Never put all your eggs in one basket, I thought. As the years went by, I knew I would eventually discover some of my old friends to be inept politicians, or even see them grow as corrupt as the opposition we’d fought to supplant. I can’t even rule out the possibility that eventually I’ll become someone not exactly myself, as time goes by. That’s the nature of power.
Then it was time to focus on the airport protest.
I had two chatrooms open during this time, one of a Hong Kong left group I had become involved in, and the second the internal chatroom of New Bloom, the Taiwanese left publication I founded with a bunch of other then-student activists after the 2014 Sunflower Movement,. Reading the messages in the Hong Kong chatroom was weirdly calming, while the Taiwanese chatroom was incredibly anxiety-inducing.
I am not sure why. I would have expected the opposite.
Everyone in the New Bloom chatroom seemed to have a friend or knew someone who happened to be in the airport at the time or was panicking about the possibility of military intervention. I guess that says how much air traffic passes through Hong Kong International Airport. Or how interconnected the world is nowadays. Some of us tried getting our friends to pair up, for safety in numbers.
All the flights for the day were canceled. Then the rumors started floating around. That the lights, Wi-fi, and electricity in the airport had been cut. That tear gas warnings had been issued. That the Hong Kong and Macau Affairs Office, which was holding its third press conference on the protests at the same time as the demonstration, had declared this to be “first signs of terrorism,” possibly as a pretext for an imminent crackdown. Videos began circulating online of inbound military vehicles.
I’ve had a half-baked notion of flying back if the People’s Liberation Army (PLA) were ever to intervene. I know my being there really wouldn’t change anything. But, emotionally, I feel some kind of obligation to bear witness to history, no matter what the risks are. I thought, that’s the least I owed to my Hongkonger friends.
But now I realized that, as the skies over Hong Kong on flight radars began to look terrifyingly empty—with all flights to Hong Kong redirected, or turning back to their points of origin—that if this if this ever came to pass, I would likely end up being shut out in Taiwan. And if it ever came to that point, God forbid, who knows if I would actually have the nerve to make that leap.

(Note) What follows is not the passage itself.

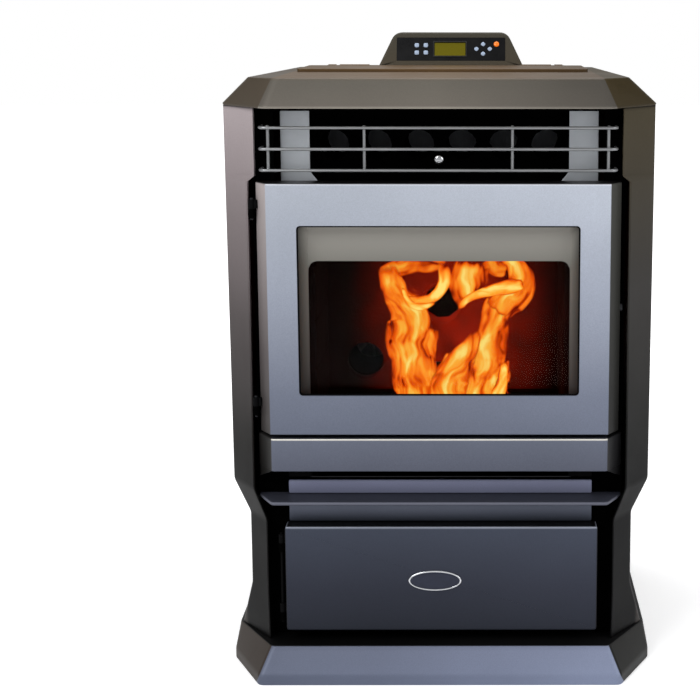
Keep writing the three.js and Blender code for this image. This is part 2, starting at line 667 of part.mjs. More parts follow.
function topPlate() {
  const plan = (noseHalfW, halfW, nose, bevel, back, taper, inset) => bothSides([
    [noseHalfW - inset * 0.5, FACE_Y - nose + inset],
    [halfW - inset, FACE_Y - nose + bevel + inset * 0.5],
    [halfW - taper - inset, back - inset],
  ]);
  const low = (z, inset) => ({
    z,
    points: plan(LID_NOSE_HALF_W, LID_HALF_W, LID_NOSE, LID_BEVEL, BACK_Y, 0, inset),
  });
  const high = (z, inset) => ({
    z,
    points: plan(LID_TOP_NOSE_HALF_W, LID_TOP_HALF_W, -LID_TOP_SETBACK, LID_TOP_BEVEL,
      BACK_Y - LID_REAR_SLOPE, LID_TOP_TAPER, inset),
  });
  const outside = loft([low(LID_Z, 0), high(TOP_Z, 0)]);
  const hollow = loft([low(LID_Z + PLATE, PLATE), high(TOP_Z - PLATE, PLATE)]);
  const flangeHole = box(-LID_HALF_W + LID_FLANGE, LID_HALF_W - LID_FLANGE,
    FRAME_BACK_Y + PLATE, BACK_Y - REAR_FLANGE, LID_Z - PLATE, LID_Z + 2 * PLATE);
  const hopperHole = box(-HOPPER_HALF_W + 2 * SHEET, HOPPER_HALF_W - 2 * SHEET,
    HOPPER_Y + 2 * SHEET, hopperBackY - 2 * SHEET, TOP_Z - 2 * PLATE, TOP_Z + PLATE);
  const brackets = [-bracketX, bracketX].map((x) =>
    slab(x, BRACKET_W / 2, hatchPinY - HATCH_KNUCKLE_R, hatchPinY + HATCH_KNUCKLE_R,
      TOP_Z - 1, hatchPinZ + HATCH_KNUCKLE_R));
  const pinBore = barX(-HATCH_PIN_HALF, HATCH_PIN_HALF, hatchPinY, hatchPinZ,
    HATCH_PIN_R + RUNNING);
  const shell = cut(outside, hollow, flangeHole, hopperHole);
  piece("top_plate", cut(join(shell, ...brackets), pinBore), LID_PAINT);
}

// ---------------------------------------------------------------- hopper lid, seal and pin
const hatchHalfW = HOPPER_HALF_W + HATCH_OVERLAP;
const hatchFrontY = HOPPER_Y - HATCH_OVERLAP;
const hatchBackY = hopperBackY + HATCH_OVERLAP;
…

Watching all these livestreams, chatting with a Hong Kong journalist based in Taiwan, I realized how little of the stream content I getting apart from the images, given my total lack of Cantonese ability. There was one with a male reporter wandering around the inside of the airport; another with a reporter wandering outside. A third, which I could understand because it was in Mandarin, was of a reporter discussing English-language protest signs for the benefit of those who couldn’t understand English.
I can usually understand most of the Cantonese press conferences held by the Hong Kong government by watching the live comments section. All the angry responses in the comments usually provide a pretty good live translation of whatever government officials are saying. But all the livestream comments here were just things like, “Add oil!” (加油), a term of encouragement, “Be careful!”, “Thank you journalists!”
In the end there was no crackdown. They were all just rumors. The lights, electricity, and Wi-fi weren’t cut. Videos of military vehicles inbound had been released by Chinese state-run media outlets, supposedly for drilling in neighboring Shenzhen, but they weren’t necessarily signs of an imminent crackdown. Most demonstrators left peacefully, following the ethos of the protests to withdraw at the first sign of police responses, as a way to keep a step ahead of police actions. Tear gas wasn’t fired in the airport, nor were riot police deployed.
One can’t be certain that the situation for future protests planned in the airport will resolve so peacefully, though. With plans for continued protests in the airport, flights were canceled for a second day. Rumors continue to swirl of a possible military intervention.
Uncertainty is terrifying, let me tell you that. Nothing happened and I’m really quite glad that nothing happened. At the same time, risks are necessary. One isn’t going to get anywhere without taking risks.
At around 8 PM, I talked over Skype with a friend in Taiwan who had had a breakdown during the airport occupation. Like me, he had felt that he should immediately go to Hong Kong during the events of the afternoon. I told him how I’d realized that if it had ever came to a PLA intervention, unless we acted extremely fast and decisively, we would both be stranded in Taiwan after flights were cut off to Hong Kong. And, of course, it could be a one-way trip, frankly.
He asked me what kept me going, despite that I’m pretty open about feeling negative all the time. I’m not really sure there’s anything rational to it, just the conviction that some things in the world are wrong. Or maybe the conviction that this world itself is wrong. Honestly speaking, these manic days of high adrenaline and working in a state of complete exhaustion are the only times I feel alive sometimes—maybe because they’re the only times that I have a sense of complete certainty that the things I do are meaningful, that the life I lead is meaningful.